Like many countries, Norway went with a red white and blue uniform to match their national flag. The uniforms aren't bad at all—they're very tasteful—but just a little be plain and understated for the Olympics. Perhaps they're saving the good stuff for the winter Olympics!
Like Nigeria, Senegal did yellow and green with a cultural flair. Their uniforms stood out amongst the many blazers and brought attention to a relatively small delegation.
Everyone was doing red, white and blue and Serbia did it okay. Not great, but not bad at all.
South Korea: A-
The South Korean uniforms have a nautical theme done to perfection. It's perfect for the summer games and they manage to be very sophisticated, yet sporty at the same time–not an easy balance to reach.

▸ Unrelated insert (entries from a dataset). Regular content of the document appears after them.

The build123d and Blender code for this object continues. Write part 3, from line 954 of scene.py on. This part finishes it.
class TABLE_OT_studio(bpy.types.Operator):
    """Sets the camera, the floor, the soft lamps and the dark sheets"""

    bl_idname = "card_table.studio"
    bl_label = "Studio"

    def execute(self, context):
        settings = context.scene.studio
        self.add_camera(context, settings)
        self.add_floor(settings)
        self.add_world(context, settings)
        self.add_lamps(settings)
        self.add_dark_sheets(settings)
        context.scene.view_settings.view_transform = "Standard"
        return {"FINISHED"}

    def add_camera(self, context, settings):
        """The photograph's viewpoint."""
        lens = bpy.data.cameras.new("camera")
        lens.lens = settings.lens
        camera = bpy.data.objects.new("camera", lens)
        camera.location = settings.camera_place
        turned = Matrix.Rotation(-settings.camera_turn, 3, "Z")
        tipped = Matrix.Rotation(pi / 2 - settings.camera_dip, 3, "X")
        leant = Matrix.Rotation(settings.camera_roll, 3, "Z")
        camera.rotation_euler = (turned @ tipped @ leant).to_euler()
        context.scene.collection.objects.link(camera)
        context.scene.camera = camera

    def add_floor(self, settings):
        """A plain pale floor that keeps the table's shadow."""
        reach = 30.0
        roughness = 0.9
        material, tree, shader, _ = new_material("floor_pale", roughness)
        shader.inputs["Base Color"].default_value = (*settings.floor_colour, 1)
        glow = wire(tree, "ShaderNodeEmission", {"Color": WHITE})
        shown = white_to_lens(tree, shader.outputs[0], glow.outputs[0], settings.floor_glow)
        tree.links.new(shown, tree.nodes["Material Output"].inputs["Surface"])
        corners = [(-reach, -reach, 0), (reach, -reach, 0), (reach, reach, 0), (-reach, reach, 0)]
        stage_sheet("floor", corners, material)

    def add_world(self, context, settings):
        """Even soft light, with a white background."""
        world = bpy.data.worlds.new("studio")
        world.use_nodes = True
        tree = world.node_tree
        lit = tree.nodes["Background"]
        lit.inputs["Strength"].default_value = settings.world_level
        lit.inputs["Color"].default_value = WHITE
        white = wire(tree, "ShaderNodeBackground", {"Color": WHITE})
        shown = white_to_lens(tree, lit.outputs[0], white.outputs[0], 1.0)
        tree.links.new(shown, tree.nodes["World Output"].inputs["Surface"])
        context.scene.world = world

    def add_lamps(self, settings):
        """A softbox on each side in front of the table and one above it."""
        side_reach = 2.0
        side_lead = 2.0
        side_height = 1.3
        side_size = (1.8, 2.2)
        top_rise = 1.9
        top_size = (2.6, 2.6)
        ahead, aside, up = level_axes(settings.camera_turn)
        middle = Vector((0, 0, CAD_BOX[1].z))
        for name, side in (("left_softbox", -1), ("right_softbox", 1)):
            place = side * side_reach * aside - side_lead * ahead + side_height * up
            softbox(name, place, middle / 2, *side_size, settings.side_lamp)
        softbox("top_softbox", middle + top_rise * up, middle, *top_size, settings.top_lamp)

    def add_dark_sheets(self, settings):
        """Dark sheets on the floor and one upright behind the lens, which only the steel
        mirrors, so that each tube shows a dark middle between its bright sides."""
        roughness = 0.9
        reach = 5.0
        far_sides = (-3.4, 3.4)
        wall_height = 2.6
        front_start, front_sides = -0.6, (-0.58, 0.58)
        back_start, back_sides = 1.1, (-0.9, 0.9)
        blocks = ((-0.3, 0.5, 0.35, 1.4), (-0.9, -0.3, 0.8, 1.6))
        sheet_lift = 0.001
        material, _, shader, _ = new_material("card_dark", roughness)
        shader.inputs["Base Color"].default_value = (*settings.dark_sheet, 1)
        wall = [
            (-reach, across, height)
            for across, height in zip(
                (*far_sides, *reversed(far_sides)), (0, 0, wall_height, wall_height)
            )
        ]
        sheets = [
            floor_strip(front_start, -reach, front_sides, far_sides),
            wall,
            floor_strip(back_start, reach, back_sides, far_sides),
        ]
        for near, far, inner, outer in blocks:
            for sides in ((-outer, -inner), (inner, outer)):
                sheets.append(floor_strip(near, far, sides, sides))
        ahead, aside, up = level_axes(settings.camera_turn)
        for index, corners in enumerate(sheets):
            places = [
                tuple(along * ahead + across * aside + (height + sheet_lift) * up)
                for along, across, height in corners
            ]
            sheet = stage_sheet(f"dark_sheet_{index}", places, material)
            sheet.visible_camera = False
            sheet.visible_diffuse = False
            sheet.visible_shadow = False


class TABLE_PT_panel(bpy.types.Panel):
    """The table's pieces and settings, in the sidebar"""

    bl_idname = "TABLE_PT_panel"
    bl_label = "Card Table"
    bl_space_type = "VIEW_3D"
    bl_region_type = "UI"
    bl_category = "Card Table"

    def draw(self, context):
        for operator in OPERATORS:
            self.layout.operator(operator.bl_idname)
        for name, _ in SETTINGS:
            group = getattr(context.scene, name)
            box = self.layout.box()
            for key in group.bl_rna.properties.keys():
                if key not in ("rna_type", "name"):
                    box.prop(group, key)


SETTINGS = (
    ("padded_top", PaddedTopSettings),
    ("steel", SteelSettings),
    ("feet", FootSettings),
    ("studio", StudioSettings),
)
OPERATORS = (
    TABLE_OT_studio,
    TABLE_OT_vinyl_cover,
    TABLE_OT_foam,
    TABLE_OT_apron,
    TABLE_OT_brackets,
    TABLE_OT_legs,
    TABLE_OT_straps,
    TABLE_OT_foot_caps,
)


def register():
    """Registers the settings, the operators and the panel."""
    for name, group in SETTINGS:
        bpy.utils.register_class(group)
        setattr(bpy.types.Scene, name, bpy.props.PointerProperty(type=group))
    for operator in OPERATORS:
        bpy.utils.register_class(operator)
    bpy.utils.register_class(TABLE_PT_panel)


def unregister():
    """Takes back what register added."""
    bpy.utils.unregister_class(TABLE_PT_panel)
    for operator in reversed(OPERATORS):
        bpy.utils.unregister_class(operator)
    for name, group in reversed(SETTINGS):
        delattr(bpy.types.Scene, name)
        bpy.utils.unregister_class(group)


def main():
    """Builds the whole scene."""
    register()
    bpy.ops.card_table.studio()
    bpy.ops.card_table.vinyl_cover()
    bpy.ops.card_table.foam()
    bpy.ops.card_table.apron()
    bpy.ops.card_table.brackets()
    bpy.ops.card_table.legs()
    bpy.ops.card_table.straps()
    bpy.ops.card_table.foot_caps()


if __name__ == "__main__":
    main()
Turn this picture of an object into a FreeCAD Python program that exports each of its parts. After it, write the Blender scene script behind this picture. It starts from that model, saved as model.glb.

Spain obviously didn't go for the muted earth tones like a country such as Australia. But it wouldn't really make sense if they did—muted earth tones have no place in Spain! These uniforms are definitely a little brighter than average, but they are very well suited to the country and its people.
The Scandinavian countries don't usually expect to compete too much in the summer Olympics and their opening ceremony uniforms seem to reflect that. Most of them were very subdued and unimpressive, but Sweden's patriotic polo shirts really represented Sweden proudly.
The Swiss uniforms were remarkably similar for both the male and female athletes, but they managed to find a design that really worked for both sexes. The red and white is what you'd expect from the Swiss and pairing it with gray was a great choice.
United States: C+
Like I said in the opening slide, the American uniforms have taken a lot of heat from cranky Americans in recent weeks, but it's been ridiculous. These uniforms are just not that bad—although not terribly creative—and have been over-criticized.
Virgin Islands: A
The Virgin Islands went with the sweet Hawaiian shirt that you can't pull off outside of of a tropical island. Although, apparently you can pull it off on the British Isles as well! The Virgin Islands were one of the final nations to walk the parade and really ended it with a bang.